Por supuesto que se pueden añadir más hechos y sucesos que sólo tienen sentido si se acepta, con objetividad y honradez, que en El Salvador se dio una trágica y dolorosa guerra civil en la cual sus participantes activos, y muchos que no lo fueron, padecieron su dureza, miserias e incertidumbres. Quienes dejamos de ser adolescentes y comenzamos a ser adultos cuando la guerra se gestaba y cobraba vuelo (a finales de los años setenta y primeros años de los ochenta) no podemos aceptar la tesis de que todo eso fue un juego sin importancia, en donde unos cuantos aprovechados buscaban saciar sus ambiciones.

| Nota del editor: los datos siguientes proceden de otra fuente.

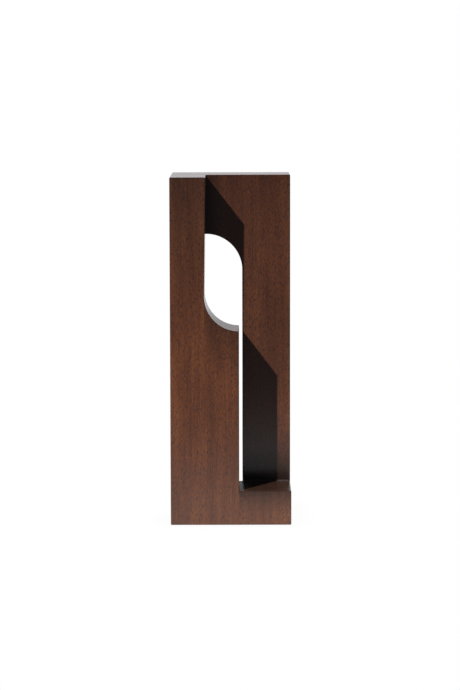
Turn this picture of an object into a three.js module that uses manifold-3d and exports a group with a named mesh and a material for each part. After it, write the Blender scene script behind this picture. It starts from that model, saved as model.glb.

Amigos, familiares y personas queridas perdieron la vida, desaparecieron o dejaron su juventud en los cerros de Chalatenango, Morazán, Guazapa o San Vicente. Otras perdieron la vida en momentos previos a la conflictividad bélica iniciada formalmente en enero de 1981. Se trata de verdaderos héroes y heroínas de este país tan poco acogedor para el ejemplo y recuerdo de quienes se lo jugaron todo por un El Salvador distinto. Si de algo estoy cierto es que personas como Juan Chacón, Enrique Álvarez Córdova, Doroteo Hernández, Humberto Mendoza, Enrique Escobar, Manuel Franco, Magdalena Henríquez, Mario Zamora, Marianela García Villas, Óscar Romero, Ignacio Ellacuría, y todos los que como ellos dieron la vida en las dos décadas más densas y trágicas de El Salvador (1970-1992), son el mejor ejemplo, en humanismo, ética y civismo, que yo he podido tener en mi vida. Su recuerdo me sigue conmoviendo y la obligación de honrar su memoria es, para mí, un imperativo moral ineludible. Su entereza y fibra humana están muy por encima de cualquier desdén ignorante y superficial proferido por algún visitante marginal de la historia.